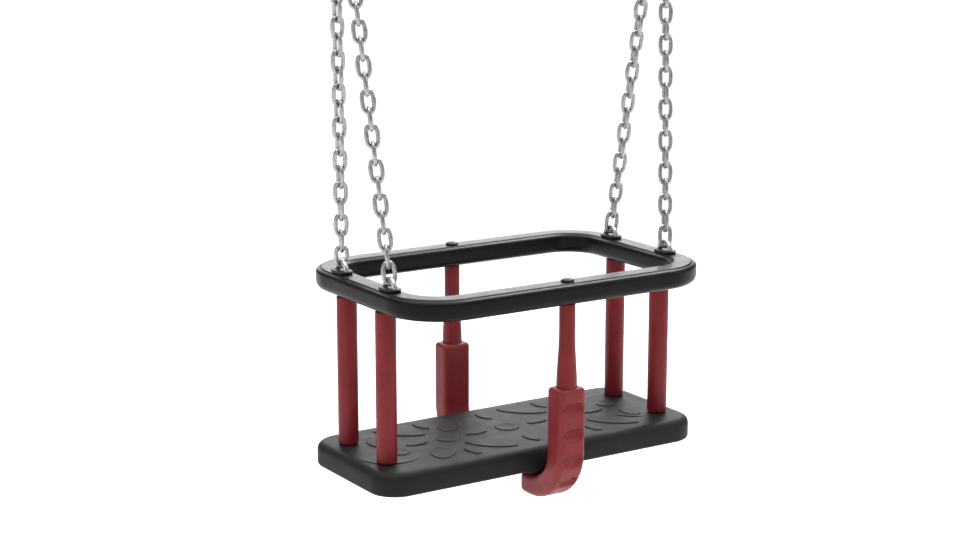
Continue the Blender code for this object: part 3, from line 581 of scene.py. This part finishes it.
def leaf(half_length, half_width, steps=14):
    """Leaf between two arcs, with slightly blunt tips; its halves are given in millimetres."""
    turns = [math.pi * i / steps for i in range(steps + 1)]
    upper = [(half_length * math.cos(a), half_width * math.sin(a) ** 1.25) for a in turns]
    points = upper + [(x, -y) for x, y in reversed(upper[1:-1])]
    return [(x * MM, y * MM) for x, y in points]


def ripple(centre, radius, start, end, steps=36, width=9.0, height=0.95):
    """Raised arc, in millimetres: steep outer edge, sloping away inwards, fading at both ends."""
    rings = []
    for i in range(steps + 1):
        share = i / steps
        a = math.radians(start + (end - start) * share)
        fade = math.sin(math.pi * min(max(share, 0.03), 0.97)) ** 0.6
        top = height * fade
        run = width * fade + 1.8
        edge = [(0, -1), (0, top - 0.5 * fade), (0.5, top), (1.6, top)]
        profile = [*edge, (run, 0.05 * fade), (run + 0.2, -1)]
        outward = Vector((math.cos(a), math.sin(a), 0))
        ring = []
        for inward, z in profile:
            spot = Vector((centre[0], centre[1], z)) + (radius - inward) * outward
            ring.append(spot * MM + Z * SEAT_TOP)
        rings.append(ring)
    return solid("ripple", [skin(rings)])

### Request
Print, unaltered, every line from the beginning of the material down to the line with "return [(x *".

### Complete answer
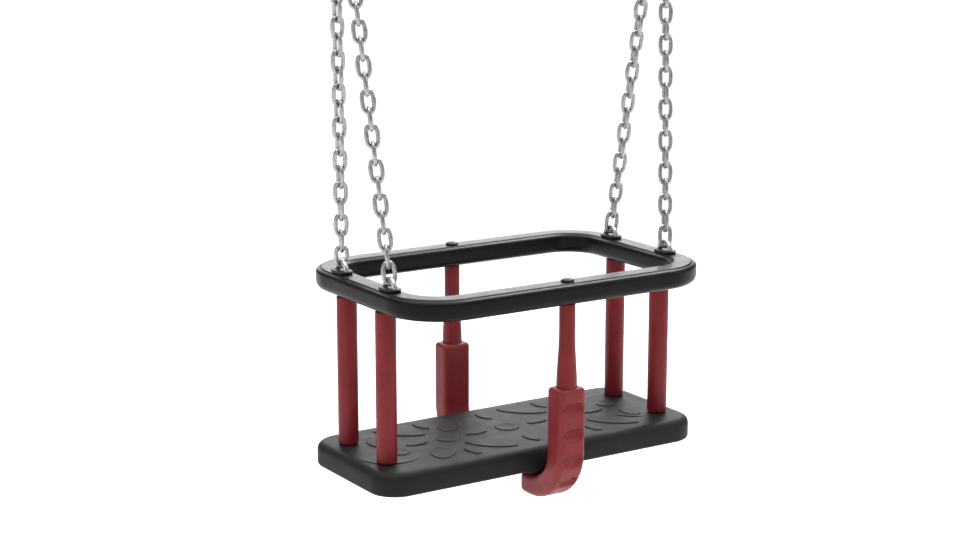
Continue the Blender code for this object: part 3, from line 581 of scene.py. This part finishes it.
def leaf(half_length, half_width, steps=14):
    """Leaf between two arcs, with slightly blunt tips; its halves are given in millimetres."""
    turns = [math.pi * i / steps for i in range(steps + 1)]
    upper = [(half_length * math.cos(a), half_width * math.sin(a) ** 1.25) for a in turns]
    points = upper + [(x, -y) for x, y in reversed(upper[1:-1])]
    return [(x * MM, y * MM) for x, y in points]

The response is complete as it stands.